Take a screenshot before leaving the game tab, then zoom it while setting up the board. Record squares in a note for players who find small piece icons difficult to distinguish. Many analysis boards allow keyboard input through FEN after a visual editor generates it. Screen magnification and high-contrast mode can help separate black bishops, pawns, and knights. Keep the original tab open so the session does not generate a different puzzle while you calculate.

When pasting SAN on mobile, disable smart punctuation and check that O in castling was not changed to zero. Confirm capitalization and remove trailing spaces. If switching apps causes the browser to reload, save the password and screenshot first, then verify whether Rule 16 presents the same position when you return. A changed image means a changed answer. Accessibility adjustments should improve observation without changing the underlying board or notation.

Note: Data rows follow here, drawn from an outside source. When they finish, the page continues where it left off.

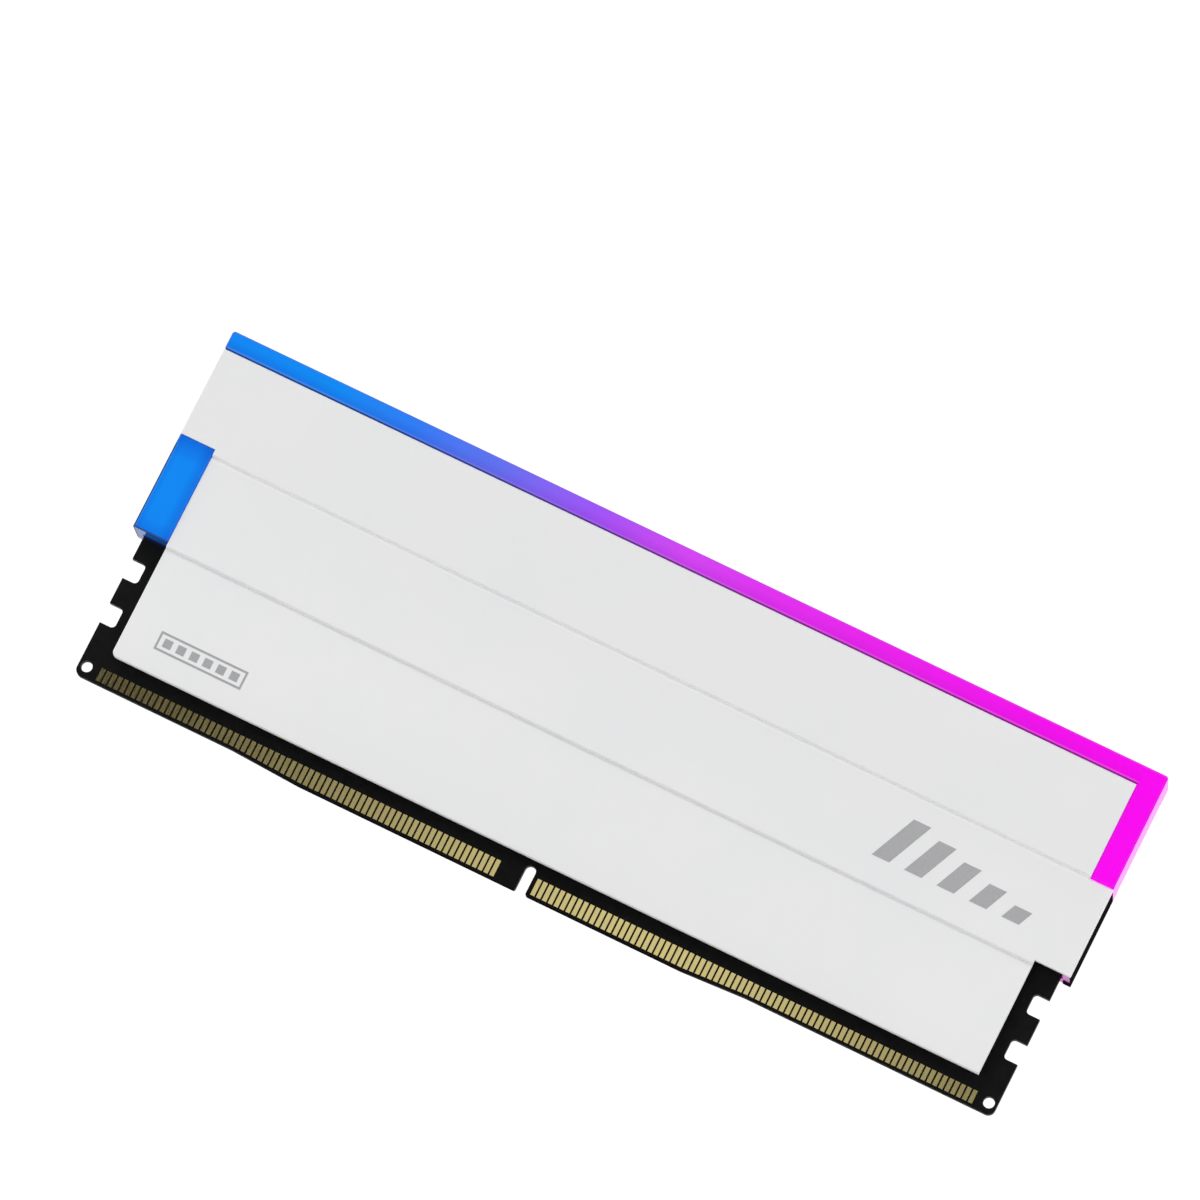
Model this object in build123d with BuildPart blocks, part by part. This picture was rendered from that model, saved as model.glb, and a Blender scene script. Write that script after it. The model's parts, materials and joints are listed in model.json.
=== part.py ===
from build123d import *
import os

# Desktop memory module: a long circuit board with gold contacts along its lower edge,
# memory chips on one side, two identical stepped heat spreaders, and a light guide that
# closes the top and runs a leg down each end. Each spreader has a low window at its own
# left end and a high one at its own right end, where a leg of the guide shows.
#
# Frame: X along the module, the front faces -Y, +Z up from the contact edge to the light
# guide. The origin is the middle of the contact edge, on the board's mid plane.
# All lengths are millimetres.

# ---- driving dimensions -------------------------------------------------------------

# circuit board
BOARD_LENGTH = 133.35
BOARD_HEIGHT = 31.25
BOARD_THICKNESS = 1.19
END_RISE = 0.5              # the contact edge is this much higher at both ends
RAMP_LEFT = (-43.5, -33.6)  # x of the left ramp, from raised end to low middle
RAMP_RIGHT = (22.1, 31.2)   # x of the right ramp, from low middle to raised end
BOARD_CORNER_RADIUS = 1.0
KEY_X = -1.225
KEY_WIDTH = 1.5
KEY_HEIGHT = 3.9
KEY_MOUTH_RADIUS = 0.3
LATCH_DEPTH = 2.1
LATCH_RADIUS = 0.6
LATCH_SPANS = ((8.05, 10.92), (14.61, 17.46))
TOOLING_HOLE_RADIUS = 0.775
TOOLING_HOLE_INSET = 1.15
TOOLING_HOLE_Z = 2.04

# edge contacts
CONTACT_PITCH = 0.85
CONTACT_WIDTH = 0.6
CONTACT_TOP = 2.72
CONTACT_GAP = 0.41          # bare board between a contact and the edge below it
CONTACT_THICKNESS = 0.04
CONTACTS_LEFT = 69
CONTACTS_RIGHT = 75
FIRST_CONTACT_INSET = 3.35  # from either end of the board to the nearest contact

# whole module
LENGTH = 136.0
HEIGHT = 50.0
THICKNESS = 8.0

# heat spreader: three bands, each set back from the one above it, with a groove between
SHEET = 0.9
BAND_STEP = 0.35
TOP_BAND = (33.95, 47.3)
MIDDLE_BAND = (20.5, 33.4)
BOTTOM_BAND = (4.4, 19.9)
GROOVE_DEPTH = 0.25         # below the lower of the two bands it parts
GROOVE_LIP_RADIUS = 0.12
INNER_BEND_RISE = 1.0       # the inner face takes each step over this height
BAND_END = 62.9             # half length of the bottom band
TOP_BAND_END = 64.65        # where the top band stops beside the high window
HIGH_WINDOW_LOW = 33.7
LOW_WINDOW_HIGH = 34.7
SPREADER_CORNER_RADIUS = 0.8
SHEET_EDGE = 0.15

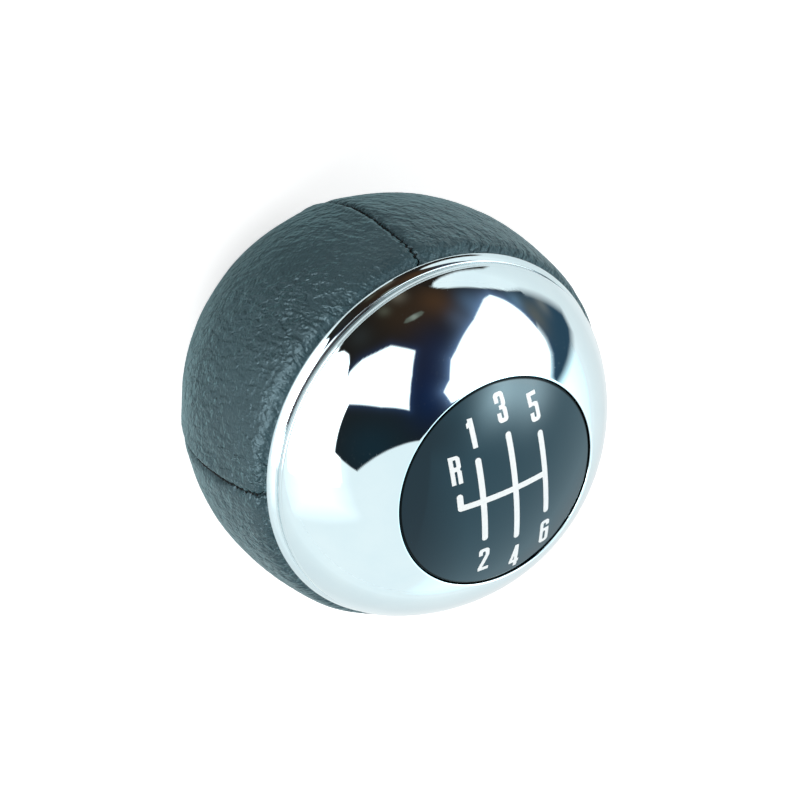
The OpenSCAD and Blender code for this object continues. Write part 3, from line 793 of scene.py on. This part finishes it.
def tube(path, radius, sides, verts, faces):
    """Adds a closed tube along a path of points."""
    path = [np.asarray(p, float) for p in path]
    start = len(verts)
    for k, p in enumerate(path):
        ahead = path[min(k + 1, len(path) - 1)] - path[max(k - 1, 0)]
        ahead = ahead / np.linalg.norm(ahead)
        side = np.cross(ahead, np.array([0.31, 0.22, 0.93]))
        side = side / np.linalg.norm(side)
        other = np.cross(ahead, side)
        shrink = 0.5 if k in (0, len(path) - 1) else 1.0
        for i in range(sides):
            a = TAU * i / sides
            q = p + radius * shrink * (side * math.cos(a) + other * math.sin(a))
            verts.append(tuple(q * MM))
    for k in range(len(path) - 1):
        for i in range(sides):
            j = (i + 1) % sides
            low, high = start + k * sides, start + (k + 1) * sides
            faces.append((low + i, low + j, high + j, high + i))
    faces.append(tuple(start + i for i in reversed(range(sides))))
    faces.append(tuple(start + (len(path) - 1) * sides + i for i in range(sides)))


def on_seam(turn, s, across, depth):
    """Point across a seam, depth mm under the leather's outline."""
    s = min(max(s, 0.0), PATH_L)
    r = np.interp(s, PATH_S, PATH_P[:, 0])
    z = np.interp(s, PATH_S, PATH_P[:, 1])
    n = np.array([np.interp(s, PATH_S, PATH_N[:, 0]), np.interp(s, PATH_S, PATH_N[:, 1])])
    rr, zz = r - n[0] * depth, z - n[1] * depth
    a = math.radians(turn) + seam_sway(turn, s) / r
    return np.array([rr * math.cos(a) - across * math.sin(a), rr * math.sin(a) + across * math.cos(a), zz])


def seam_mesh(name, turn):
    verts, faces = [], []
    length = PATH_L - 2 * SEAM_END
    lay = [on_seam(turn, SEAM_END + length * i / LAY_STEPS, 0.0, LAY_DEPTH) for i in range(LAY_STEPS + 1)]
    tube(lay, LAY_R, 8, verts, faces)
    for i in range(int(length / STITCH_PITCH)):
        s = SEAM_END + STITCH_PITCH * (i + 0.5)
        sway = 0.12 * math.sin(i * 2.4)
        path = []
        for t in np.linspace(-1, 1, 7):
            path.append(on_seam(turn, s + 0.26 * t, 0.4 * t + 0.1 * sway, 0.2 + 0.42 * t * t))
        tube(path, STITCH_R, 6, verts, faces)
    return mesh_object(name, verts, faces)


for name, turn in (("right", 0), ("front", 90), ("left", 180), ("rear", 270)):
    stitches = seam_mesh("stitches_" + name, turn)
    piece(stitches, "seam_thread", "seam_thread_" + name)


# ---------------------------------------------------------------- collar
COLLAR_ROUND = 1.4
COLLAR_BORE = 8.7
SLEEVE_R = 9.75
SLEEVE_H = 4.5


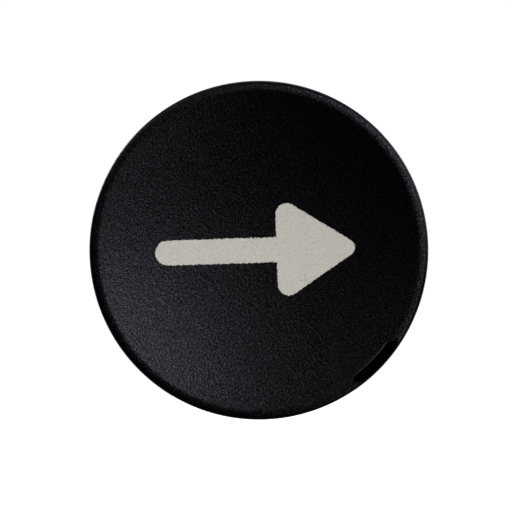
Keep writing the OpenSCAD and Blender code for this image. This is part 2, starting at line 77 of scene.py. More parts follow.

The complete Rule 16 checklist

Read the live rule and confirm it is the chess version. Identify side to move and coordinates. Recreate all pieces in a blank editor. Set the turn correctly and analyze until the top move stabilizes. Play that move and copy its SAN. Include capture, disambiguation, castling, promotion, check, or checkmate symbols where shown. Paste one move with no commentary. Confirm Rule 16 turns green before changing any other block.

Then review digit sums, Roman numerals, special characters, formatting, and total length. The concise answer to rule 16 password game is: solve the generated chess position and enter its best move in exact SAN. There is no position-independent move. Once you separate board accuracy, move calculation, notation, and password repair into four stages, the rule becomes repeatable and much less intimidating, even for a player who has never studied chess tactics.